PRAXISTIPP | Vielmehr berücksichtigen derartige Klauseln vor allem das Interesse der Arbeitgeberseite an einer gemischten Altersstruktur, an einem Ausgleich zwischen dem Routinevorsprung älterer und neuerer Ideen sowie einem oft aktuelleren Wissensstand jüngerer Mitarbeiter.
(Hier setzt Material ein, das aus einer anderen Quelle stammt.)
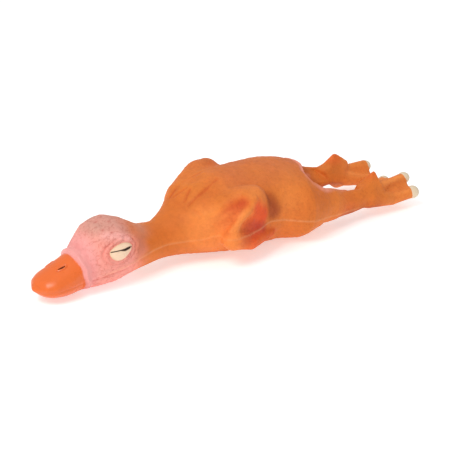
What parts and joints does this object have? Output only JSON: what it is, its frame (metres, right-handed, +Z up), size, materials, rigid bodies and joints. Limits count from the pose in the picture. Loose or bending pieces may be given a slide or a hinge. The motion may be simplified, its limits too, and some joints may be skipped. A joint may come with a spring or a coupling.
{
  "type": "rubber duck prank toy",
  "caption": "Squeaky latex prop shaped as a plucked duck lying on its belly, with a floppy neck, legs and feet that bend and a torso that squeezes.",
  "frame": {"origin": "on the ground under the middle of the toy's length, on its plane of symmetry", "axes": "+Y from the bill to the feet, +Z up from the belly to the back, +X to the bird's left"},
  "size_m": [0.1096, 0.3951, 0.07],
  "materials": {
    "body_latex": "soft satin latex with fine wrinkles and pores",
    "face_latex": "satin latex sprayed pink, pimpled and creased",
    "bill_latex": "smooth semi-gloss latex",
    "eye_paint": "cream paint with a dark slit",
    "nail_paint": "cream paint, slightly glossy",
    "squeaker_plastic": "moulded polyethylene",
    "reed_brass": "thin springy leaf"
  },
  "bodies": {
    "torso": {"belly_skin": "body_latex", "flank_flex": "body_latex", "neck_flex": "body_latex", "left_hip_flex": "body_latex", "right_hip_flex": "body_latex", "squeaker_cup": "squeaker_plastic", "reed_block": "squeaker_plastic", "squeaker_cap": "squeaker_plastic"},
    "back": {"back_skin": "body_latex", "left_wing": "body_latex", "right_wing": "body_latex"},
    "neck": {"neck_skin": "body_latex", "throat_flex": "face_latex"},
    "head": {"head_skin": "face_latex", "upper_bill": "bill_latex", "lower_bill": "bill_latex", "left_eyelid": "eye_paint", "right_eyelid": "eye_paint"},
    "reed_leaf": {"reed": "reed_brass"},
    "left_leg": {"left_leg_skin": "body_latex", "left_ankle_flex": "body_latex"},
    "left_paddle": {"left_foot": "body_latex", "left_hind_toe": "body_latex", "left_toenails": "nail_paint"},
    "right_leg": {"right_leg_skin": "body_latex", "right_ankle_flex": "body_latex"},
    "right_paddle": {"right_foot": "body_latex", "right_hind_toe": "body_latex", "right_toenails": "nail_paint"}
  },
  "joints": [
    {"name": "squeeze", "type": "slide", "parent": "torso", "child": "back", "axis": [0, 0, -1], "range_m": [0, 0.012], "stiffness_N_per_m": 400, "springref_m": -0.003, "deforming": ["flank_flex"]},
    {"name": "neck_bend", "type": "hinge", "parent": "torso", "child": "neck", "pos_m": [0, -0.068, 0.026], "axis": [-1, 0, 0], "range_deg": [-35, 55], "stiffness_Nm_per_rad": 0.6, "deforming": ["neck_flex"]},
    {"name": "head_turn", "type": "hinge", "parent": "neck", "child": "head", "pos_m": [0, -0.1, 0.026], "axis": [0, 0, 1], "range_deg": [-35, 35], "stiffness_Nm_per_rad": 0.4, "deforming": ["throat_flex"]},
    {"name": "reed_flutter", "type": "hinge", "parent": "torso", "child": "reed_leaf", "pos_m": [0, 0.0175, 0.00705], "axis": [1, 0, 0], "range_deg": [0, 6], "stiffness_Nm_per_rad": 0.0001, "springref_deg": -5.73},
    {"name": "left_hip", "type": "hinge", "parent": "torso", "child": "left_leg", "pos_m": [0.0285, 0.095, 0.0255], "axis": [1, 0, 0], "range_deg": [-30, 45], "stiffness_Nm_per_rad": 0.8, "deforming": ["left_hip_flex"]},
    {"name": "left_ankle", "type": "hinge", "parent": "left_leg", "child": "left_paddle", "pos_m": [0.0285, 0.138, 0.0225], "axis": [1, 0, 0], "range_deg": [-35, 35], "stiffness_Nm_per_rad": 0.4, "deforming": ["left_ankle_flex"]},
    {"name": "right_hip", "type": "hinge", "parent": "torso", "child": "right_leg", "pos_m": [-0.0285, 0.095, 0.0255], "axis": [1, 0, 0], "range_deg": [-30, 45], "stiffness_Nm_per_rad": 0.8, "deforming": ["right_hip_flex"]},
    {"name": "right_ankle", "type": "hinge", "parent": "right_leg", "child": "right_paddle", "pos_m": [-0.0285, 0.138, 0.0225], "axis": [1, 0, 0], "range_deg": [-35, 35], "stiffness_Nm_per_rad": 0.4, "deforming": ["right_ankle_flex"]}
  ]
}
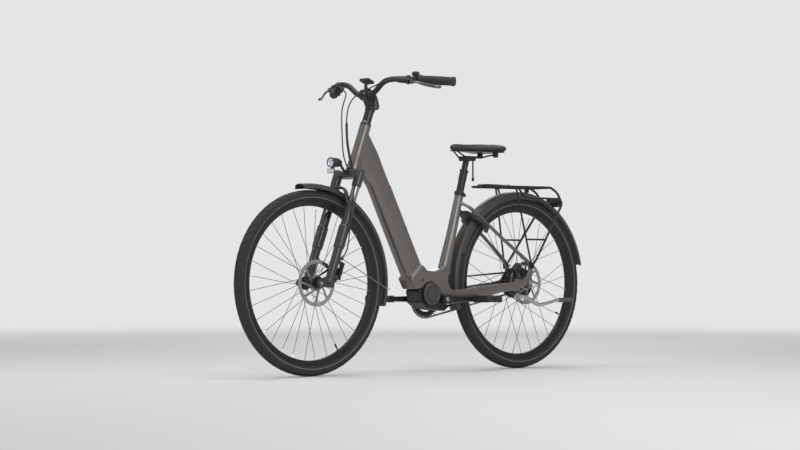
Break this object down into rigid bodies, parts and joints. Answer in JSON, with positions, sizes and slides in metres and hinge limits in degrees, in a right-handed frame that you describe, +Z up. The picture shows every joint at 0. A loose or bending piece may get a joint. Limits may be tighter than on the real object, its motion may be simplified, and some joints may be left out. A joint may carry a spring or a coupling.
{
  "type": "bicycle",
  "caption": "Step-through electric city bicycle with mid motor, hub gear, chain drive, disc brakes, sprung fork, mudguards, lights and a rear rack.",
  "frame": {"origin": "on the floor, at the middle of the bounding box", "axes": "+X points to the front wheel, +Y to the rider's left, +Z up"},
  "size_m": [1.8602, 0.748, 1.1788],
  "materials": {
    "frame_paint": "satin metallic grey-brown paint",
    "satin_black": "satin black anodised or painted alloy",
    "black_plastic": "fine grained",
    "disc_cover": "smooth dark grey",
    "guard_finish": "satin dark grey",
    "bare_alloy": "satin",
    "brushed_steel": "brushed",
    "chain_steel": "oiled",
    "tyre_rubber": "matt",
    "grip_rubber": "matt",
    "saddle_cover": "matt synthetic leather",
    "lamp_housing": "gloss",
    "rear_lens": "clear red",
    "hose_jacket": "smooth"
  },
  "bodies": {
    "frame": {"main_frame": "frame_paint", "battery_cover": "frame_paint", "motor": "satin_black", "motor_disc": "disc_cover", "skid_guard": "black_plastic", "upper_headset": "satin_black", "lower_headset": "satin_black", "seat_clamp": "satin_black", "rear_mudguard": "guard_finish", "rack": "bare_alloy", "rear_light": "rear_lens", "rear_caliper": "satin_black", "lock_housing": "black_plastic", "kickstand_bracket": "bare_alloy", "chain": "chain_steel", "rear_axle": "brushed_steel"},
    "steering": {"fork_crown": "satin_black", "stem": "satin_black", "handlebar": "satin_black", "left_grip": "grip_rubber", "right_grip": "grip_rubber", "display": "black_plastic", "headlight": "lamp_housing", "lamp_bracket": "satin_black", "left_lever_mount": "satin_black", "right_lever_mount": "satin_black", "remote": "black_plastic", "shifter_housing": "black_plastic", "front_brake_hose": "hose_jacket", "rear_brake_hose": "hose_jacket"},
    "fork_slider": {"fork_lowers": "satin_black", "front_mudguard": "guard_finish", "front_mudguard_stay": "brushed_steel", "front_caliper": "satin_black", "front_axle": "brushed_steel"},
    "front_wheel": {"front_tyre": "tyre_rubber", "front_rim": "satin_black", "front_hub": "satin_black", "front_rotor": "brushed_steel"},
    "rear_wheel": {"rear_tyre": "tyre_rubber", "rear_rim": "satin_black", "rear_hub": "satin_black", "rear_rotor": "brushed_steel"},
    "sprocket": {"rear_sprocket": "brushed_steel"},
    "crankset": {"right_crank": "bare_alloy", "left_crank": "bare_alloy", "chainring": "brushed_steel"},
    "left_pedal_body": {"left_pedal": "black_plastic"},
    "right_pedal_body": {"right_pedal": "black_plastic"},
    "left_lever": {"left_brake_lever": "satin_black"},
    "right_lever": {"right_brake_lever": "satin_black"},
    "rocker": {"remote_rocker": "black_plastic"},
    "shifter": {"shifter_ring": "grip_rubber"},
    "post": {"seatpost": "satin_black"},
    "seat": {"seat_head": "satin_black", "saddle_frame": "black_plastic", "saddle_pad": "saddle_cover"},
    "stand": {"kickstand_leg": "bare_alloy"},
    "bolt": {"lock_bolt": "brushed_steel"},
    "luggage_flap": {"rack_clamp": "black_plastic"}
  },
  "joints": [
    {"name": "steering_turn", "type": "hinge", "parent": "frame", "child": "steering", "pos_m": [0.29019, 0, 0.9791], "axis": [-0.3486, 0, 0.9373], "range_deg": [-60, 60], "deforming": ["rear_brake_hose"]},
    {"name": "fork_travel", "type": "slide", "parent": "steering", "child": "fork_slider", "axis": [-0.3486, 0, 0.9373], "range_m": [0, 0.04], "stiffness_N_per_m": 8000, "springref_m": -0.02, "deforming": ["front_brake_hose"]},
    {"name": "front_wheel_spin", "type": "hinge", "parent": "fork_slider", "child": "front_wheel", "pos_m": [0.57207, 0, 0.358], "axis": [0, 1, 0], "continuous": true},
    {"name": "rear_wheel_spin", "type": "hinge", "parent": "frame", "child": "rear_wheel", "pos_m": [-0.55293, 0, 0.358], "axis": [0, 1, 0], "continuous": true},
    {"name": "crank_spin", "type": "hinge", "parent": "frame", "child": "crankset", "pos_m": [-0.07593, 0, 0.293], "axis": [0, 1, 0], "continuous": true, "deforming": ["chain"]},
    {"name": "sprocket_spin", "type": "hinge", "parent": "frame", "child": "sprocket", "pos_m": [-0.55293, 0, 0.358], "axis": [0, 1, 0], "continuous": true},
    {"name": "left_pedal_spin", "type": "hinge", "parent": "crankset", "child": "left_pedal_body", "pos_m": [-0.24593, 0.078, 0.293], "axis": [0, 1, 0], "continuous": true},
    {"name": "right_pedal_spin", "type": "hinge", "parent": "crankset", "child": "right_pedal_body", "pos_m": [0.09407, -0.078, 0.293], "axis": [0, 1, 0], "continuous": true},
    {"name": "left_lever_pull", "type": "hinge", "parent": "steering", "child": "left_lever", "pos_m": [0.26757, 0.24569, 1.1368], "axis": [0, 0, 1], "range_deg": [0, 18], "stiffness_Nm_per_rad": 1, "springref_deg": -6.88},
    {"name": "right_lever_pull", "type": "hinge", "parent": "steering", "child": "right_lever", "pos_m": [0.26757, -0.24569, 1.1368], "axis": [0, 0, -1], "range_deg": [0, 18], "stiffness_Nm_per_rad": 1, "springref_deg": -6.88},
    {"name": "remote_rock", "type": "hinge", "parent": "steering", "child": "rocker", "pos_m": [0.21903, 0.22241, 1.1698], "axis": [-0.5281, 0.8451, -0.0827], "range_deg": [-6, 6], "stiffness_Nm_per_rad": 0.05},
    {"name": "shifter_turn", "type": "hinge", "parent": "steering", "child": "shifter", "pos_m": [0.22478, -0.24245, 1.14715], "axis": [-0.5281, -0.8451, -0.0827], "range_deg": [-45, 45]},
    {"name": "post_height", "type": "slide", "parent": "frame", "child": "post", "axis": [-0.2672, 0, 0.9636], "range_m": [-0.045, 0.05]},
    {"name": "seat_travel", "type": "slide", "parent": "post", "child": "seat", "axis": [-0.2672, 0, 0.9636], "range_m": [-0.035, 0], "stiffness_N_per_m": 15000, "springref_m": 0.01},
    {"name": "stand_swing", "type": "hinge", "parent": "frame", "child": "stand", "pos_m": [-0.47793, 0.0715, 0.3015], "axis": [0, -0.9659, -0.2588], "range_deg": [0, 92]},
    {"name": "bolt_turn", "type": "hinge", "parent": "frame", "child": "bolt", "pos_m": [-0.30912, 0, 0.60071], "axis": [0.585, 0, -0.811], "range_deg": [0, 68]},
    {"name": "flap_lift", "type": "hinge", "parent": "frame", "child": "luggage_flap", "pos_m": [-0.34593, 0, 0.758], "axis": [0, 1, 0], "range_deg": [0, 35], "stiffness_Nm_per_rad": 0.6, "springref_deg": -20.05}
  ],
  "couplings": [
    {"joint": "sprocket_spin", "follows": "crank_spin", "ratio": 1.7273}
  ]
}
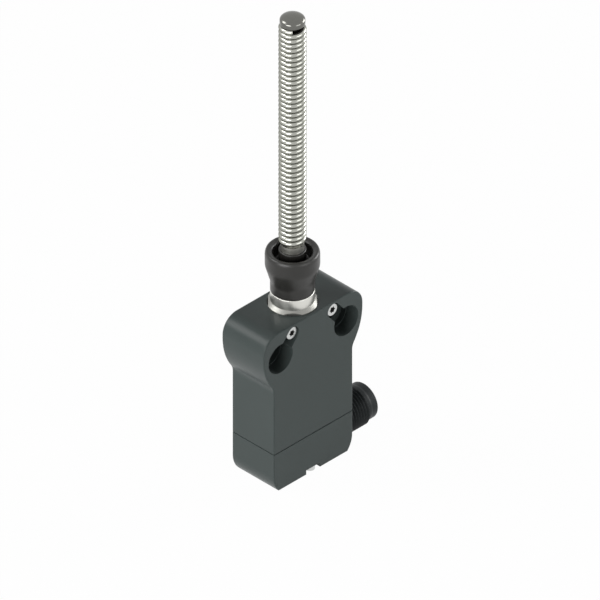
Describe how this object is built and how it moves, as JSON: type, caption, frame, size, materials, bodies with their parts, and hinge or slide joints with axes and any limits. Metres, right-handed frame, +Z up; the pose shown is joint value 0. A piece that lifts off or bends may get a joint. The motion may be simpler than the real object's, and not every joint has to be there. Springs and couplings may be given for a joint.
{
  "type": "spring rod limit switch",
  "caption": "Small metal-cased limit switch with an upright coil spring rod in a rubber boot, worked from any side, with fixing ears and a side plug connector.",
  "frame": {"origin": "midway between the two fixing holes, on the flat back face", "axes": "+Z up along the rod, +X towards the plug connector, +Y out of the back face towards the machine"},
  "size_m": [0.0463, 0.016, 0.1466],
  "materials": {
    "body_paint": "satin dark green-grey",
    "rubber_black": "satin",
    "seal_rubber": "matte",
    "nickel": "satin nickel plate",
    "spring_steel": "bright drawn wire",
    "tip_steel": "polished",
    "stem_steel": "dull",
    "screw_steel": "satin",
    "connector_black": "satin",
    "insert_black": "matte",
    "gold_pins": "gold plate",
    "bush_plastic": "natural",
    "case_plastic": "moulded",
    "lid_plastic": "moulded",
    "contact_brass": "bright"
  },
  "bodies": {
    "housing": {"housing": "body_paint", "foot": "body_paint", "foot_gasket": "seal_rubber", "foot_screws": "screw_steel", "lock_screws": "screw_steel", "collar": "nickel", "collar_o_ring": "seal_rubber", "retaining_clip": "spring_steel", "plunger_guide": "bush_plastic", "plunger_seal": "seal_rubber", "return_spring": "spring_steel", "contact_block": "case_plastic", "contact_block_lid": "lid_plastic", "closed_contacts": "contact_brass", "open_contacts": "contact_brass", "connector_shell": "connector_black", "connector_o_ring": "seal_rubber", "connector_insert": "insert_black", "connector_pins": "gold_pins"},
    "swivel": {"swivel_ring": "bush_plastic", "pivot_pin": "screw_steel", "boot": "rubber_black"},
    "stem": {"stem": "stem_steel"},
    "rod": {"coil_rod": "spring_steel", "tip_cap": "tip_steel"},
    "plunger": {"plunger": "bush_plastic", "contact_carrier": "lid_plastic", "contact_bridge": "contact_brass", "contact_spring": "spring_steel"}
  },
  "joints": [
    {"name": "rod_direction", "type": "hinge", "parent": "housing", "child": "swivel", "pos_m": [0, -0.008, 0.0096], "axis": [0, 0, 1], "continuous": true},
    {"name": "rod_tilt", "type": "hinge", "parent": "swivel", "child": "stem", "pos_m": [0, -0.008, 0.0096], "axis": [0, 1, 0], "range_deg": [0, 15], "stiffness_Nm_per_rad": 0.3, "deforming": ["boot"]},
    {"name": "rod_flex", "type": "hinge", "parent": "stem", "child": "rod", "pos_m": [0, -0.008, 0.0316], "axis": [0, 1, 0], "range_deg": [0, 45], "stiffness_Nm_per_rad": 0.15, "deforming": ["coil_rod"]},
    {"name": "plunger_slide", "type": "slide", "parent": "housing", "child": "plunger", "axis": [0, 0, 1], "range_m": [-0.00105, 0], "deforming": ["return_spring"]}
  ],
  "couplings": [
    {"joint": "plunger_slide", "follows": "rod_tilt", "m_per_rad": -0.0039}
  ]
}
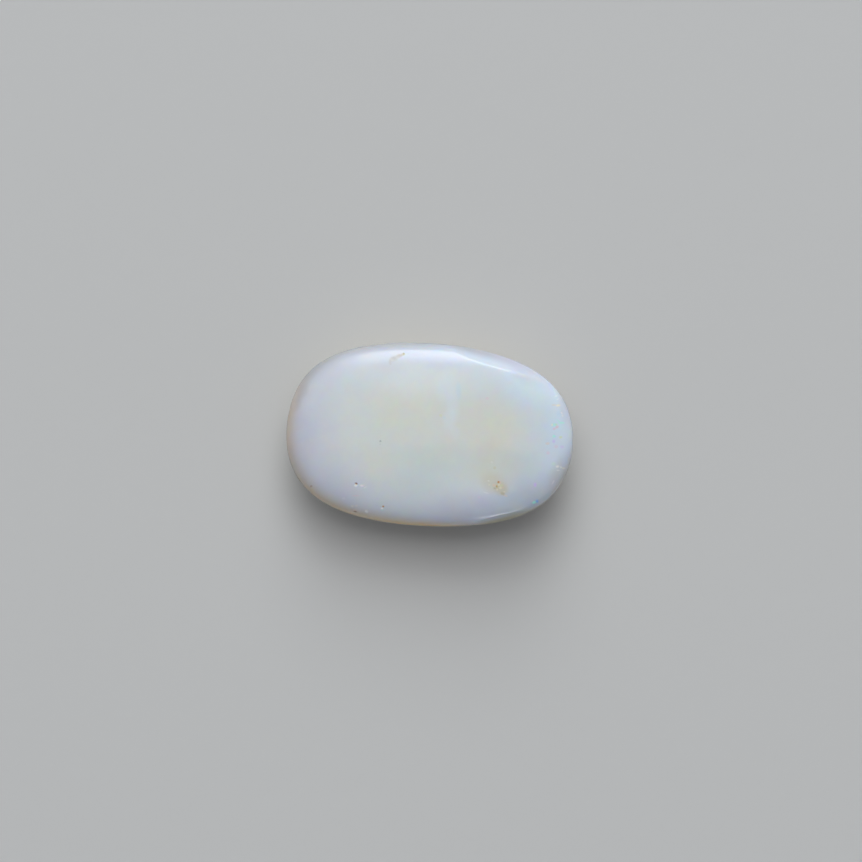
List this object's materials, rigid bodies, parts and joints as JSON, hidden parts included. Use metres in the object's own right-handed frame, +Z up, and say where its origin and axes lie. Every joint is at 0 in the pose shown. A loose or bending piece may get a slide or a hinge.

Darüber hinaus wird auf diese Weise vermieden, altersbedingt nachlassendes Leistungsvermögen mit einer personenbedingten Kündigung beantworten zu müssen.

 

„Beendigung“ bessere Überschrift als „Kündigung“

Allerdings gesteht das LAG Düsseldorf dem Arbeitnehmer zu, dass eine Überschrift „Beendigung des Arbeitsverhältnisses“ statt „Kündigung“ die dortigen Regelungen besser gekennzeichnet hätte.

 

Zur Überzeugung der Berufungskammer führt die gewählte Überschrift jedoch nicht dazu, dass der Arbeitnehmer von der Vereinbarung einer Altersbefristung überrumpelt worden ist, auch wenn es hier an einem besonderen Hinweis und einer Hervorhebung fehlt. Der Gesetzgeber differenziert zwar durchaus zwischen Kündigung und Befristung. Es gibt jedoch auch Beispiele, bei denen er in der Überschrift den Begriff Kündigung verwendet und dennoch Regelungen zur Befristung (etwa § 41 SGB VI) oder zum Auflösungsvertrag (so z. B. § 623 BGB) trifft.

Relevanz für die Praxis

Der Arbeitgeber hätte Irritationen vermeiden können, wenn er die fragliche Regelung unter der Überschrift „Beendigung des Arbeitsverhältnisses“ getroffen hätte. Egal, ob Arbeitgeber oder Arbeitnehmer, kein Vertragspartner möchte unklare Regelungen, die im Nachhinein für Verwirrung sorgen. Deshalb sollten folgende Grundsätze berücksichtigt werden:

 

  • Überraschende Bestimmungen, die sich im Kleingedruckten verstecken, sind unwirksam.

 

  • Einzelne Regelungsgegenstände müssen im Zusammenhang dargestellt werden.

 

  • Formulierungen müssen klar, verständlich und eindeutig sein.